• Short exercise
Write out all lines holding the word "parts".

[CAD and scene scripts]

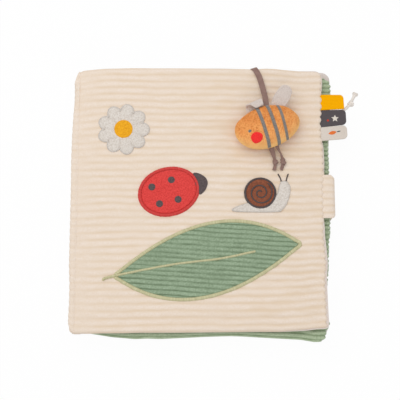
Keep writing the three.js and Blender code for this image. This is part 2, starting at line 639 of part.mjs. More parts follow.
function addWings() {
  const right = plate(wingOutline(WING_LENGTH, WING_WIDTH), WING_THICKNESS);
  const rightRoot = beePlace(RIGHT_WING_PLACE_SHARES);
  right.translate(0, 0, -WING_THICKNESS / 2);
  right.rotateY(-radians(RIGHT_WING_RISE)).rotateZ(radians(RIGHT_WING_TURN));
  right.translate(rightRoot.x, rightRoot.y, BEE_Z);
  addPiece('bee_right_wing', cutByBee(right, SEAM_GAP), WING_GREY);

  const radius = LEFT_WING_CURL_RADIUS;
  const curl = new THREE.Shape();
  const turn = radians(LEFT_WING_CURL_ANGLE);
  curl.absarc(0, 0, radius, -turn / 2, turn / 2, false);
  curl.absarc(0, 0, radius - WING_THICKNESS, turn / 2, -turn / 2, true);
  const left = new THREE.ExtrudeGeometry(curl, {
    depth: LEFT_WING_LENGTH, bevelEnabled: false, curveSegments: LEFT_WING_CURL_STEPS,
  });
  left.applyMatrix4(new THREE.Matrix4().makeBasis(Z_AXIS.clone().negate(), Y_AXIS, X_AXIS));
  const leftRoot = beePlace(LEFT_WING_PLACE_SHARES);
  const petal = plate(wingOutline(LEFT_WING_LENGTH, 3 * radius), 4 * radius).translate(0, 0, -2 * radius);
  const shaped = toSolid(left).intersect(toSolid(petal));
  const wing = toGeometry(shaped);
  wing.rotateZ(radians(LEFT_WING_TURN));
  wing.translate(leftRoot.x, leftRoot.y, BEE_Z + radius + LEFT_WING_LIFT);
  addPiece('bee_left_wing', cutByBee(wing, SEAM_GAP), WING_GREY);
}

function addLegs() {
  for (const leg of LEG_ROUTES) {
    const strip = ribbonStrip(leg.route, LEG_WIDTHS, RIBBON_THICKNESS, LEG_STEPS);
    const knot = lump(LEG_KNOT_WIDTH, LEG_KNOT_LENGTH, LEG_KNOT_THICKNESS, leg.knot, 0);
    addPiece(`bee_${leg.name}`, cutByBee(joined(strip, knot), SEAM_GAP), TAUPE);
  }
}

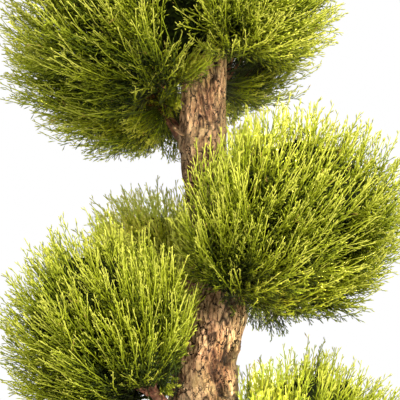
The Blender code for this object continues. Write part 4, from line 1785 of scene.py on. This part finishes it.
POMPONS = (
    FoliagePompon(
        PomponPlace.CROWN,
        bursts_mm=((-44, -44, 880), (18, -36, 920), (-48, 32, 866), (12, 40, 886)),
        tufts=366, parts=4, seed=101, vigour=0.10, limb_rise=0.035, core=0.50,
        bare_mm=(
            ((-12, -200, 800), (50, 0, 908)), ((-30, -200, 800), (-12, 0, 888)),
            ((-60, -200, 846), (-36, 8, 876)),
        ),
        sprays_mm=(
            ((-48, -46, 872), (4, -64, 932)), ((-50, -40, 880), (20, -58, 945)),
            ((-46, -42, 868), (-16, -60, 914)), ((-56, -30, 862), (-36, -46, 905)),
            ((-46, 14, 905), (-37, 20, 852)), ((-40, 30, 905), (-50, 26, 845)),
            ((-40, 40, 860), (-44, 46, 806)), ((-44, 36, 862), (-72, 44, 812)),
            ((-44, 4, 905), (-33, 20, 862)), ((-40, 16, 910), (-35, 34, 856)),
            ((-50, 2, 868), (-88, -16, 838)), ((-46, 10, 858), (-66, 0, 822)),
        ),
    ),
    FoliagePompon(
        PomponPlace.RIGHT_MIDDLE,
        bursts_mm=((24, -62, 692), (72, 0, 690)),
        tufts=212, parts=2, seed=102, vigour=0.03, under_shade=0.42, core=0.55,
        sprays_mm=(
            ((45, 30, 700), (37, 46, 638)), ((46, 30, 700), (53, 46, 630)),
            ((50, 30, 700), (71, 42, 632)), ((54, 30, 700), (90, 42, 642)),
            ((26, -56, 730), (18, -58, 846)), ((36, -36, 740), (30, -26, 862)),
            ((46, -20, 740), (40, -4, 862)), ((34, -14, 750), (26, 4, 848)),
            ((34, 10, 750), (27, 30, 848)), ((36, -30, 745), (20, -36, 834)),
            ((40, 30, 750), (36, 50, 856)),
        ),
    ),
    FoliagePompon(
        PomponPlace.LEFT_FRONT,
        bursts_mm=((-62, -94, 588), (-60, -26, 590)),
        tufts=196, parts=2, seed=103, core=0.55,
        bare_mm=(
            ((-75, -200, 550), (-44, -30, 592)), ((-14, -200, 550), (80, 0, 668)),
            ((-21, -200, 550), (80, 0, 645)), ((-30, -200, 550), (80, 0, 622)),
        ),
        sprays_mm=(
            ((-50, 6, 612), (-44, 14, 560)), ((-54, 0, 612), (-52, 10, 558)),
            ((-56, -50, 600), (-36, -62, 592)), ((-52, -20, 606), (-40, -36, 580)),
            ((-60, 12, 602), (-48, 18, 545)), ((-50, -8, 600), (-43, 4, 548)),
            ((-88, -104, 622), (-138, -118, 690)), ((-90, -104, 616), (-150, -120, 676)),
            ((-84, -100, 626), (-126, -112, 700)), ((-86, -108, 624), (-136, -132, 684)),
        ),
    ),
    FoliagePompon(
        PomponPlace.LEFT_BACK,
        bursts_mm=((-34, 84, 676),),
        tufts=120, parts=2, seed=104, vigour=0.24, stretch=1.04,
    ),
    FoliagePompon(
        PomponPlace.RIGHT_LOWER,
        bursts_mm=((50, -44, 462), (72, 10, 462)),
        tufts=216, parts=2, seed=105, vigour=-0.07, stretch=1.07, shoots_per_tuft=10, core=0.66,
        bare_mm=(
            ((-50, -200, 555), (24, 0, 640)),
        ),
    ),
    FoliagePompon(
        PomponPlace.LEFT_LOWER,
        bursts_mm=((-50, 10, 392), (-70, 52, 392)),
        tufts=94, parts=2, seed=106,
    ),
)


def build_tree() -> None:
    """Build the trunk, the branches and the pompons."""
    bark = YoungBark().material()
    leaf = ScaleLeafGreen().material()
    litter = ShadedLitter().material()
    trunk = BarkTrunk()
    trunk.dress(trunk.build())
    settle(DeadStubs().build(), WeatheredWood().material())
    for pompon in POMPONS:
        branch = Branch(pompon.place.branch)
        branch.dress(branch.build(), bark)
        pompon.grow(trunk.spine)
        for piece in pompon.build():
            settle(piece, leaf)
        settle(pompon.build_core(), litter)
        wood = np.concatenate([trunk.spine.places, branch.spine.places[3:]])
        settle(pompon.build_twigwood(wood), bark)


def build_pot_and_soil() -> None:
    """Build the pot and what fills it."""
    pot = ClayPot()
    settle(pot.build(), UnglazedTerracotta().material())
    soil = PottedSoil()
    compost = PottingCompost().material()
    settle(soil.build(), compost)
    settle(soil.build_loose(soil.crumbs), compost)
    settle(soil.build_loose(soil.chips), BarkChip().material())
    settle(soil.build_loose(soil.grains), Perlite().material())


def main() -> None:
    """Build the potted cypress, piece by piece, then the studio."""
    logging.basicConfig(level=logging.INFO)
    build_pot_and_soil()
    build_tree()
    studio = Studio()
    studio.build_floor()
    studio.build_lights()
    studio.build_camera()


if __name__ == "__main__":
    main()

• Full answer
Keep writing the three.js and Blender code for this image. This is part 2, starting at line 639 of part.mjs. More parts follow.
        tufts=366, parts=4, seed=101, vigour=0.10, limb_rise=0.035, core=0.50,
        tufts=212, parts=2, seed=102, vigour=0.03, under_shade=0.42, core=0.55,
        tufts=196, parts=2, seed=103, core=0.55,
        tufts=120, parts=2, seed=104, vigour=0.24, stretch=1.04,
        tufts=216, parts=2, seed=105, vigour=-0.07, stretch=1.07, shoots_per_tuft=10, core=0.66,
        tufts=94, parts=2, seed=106,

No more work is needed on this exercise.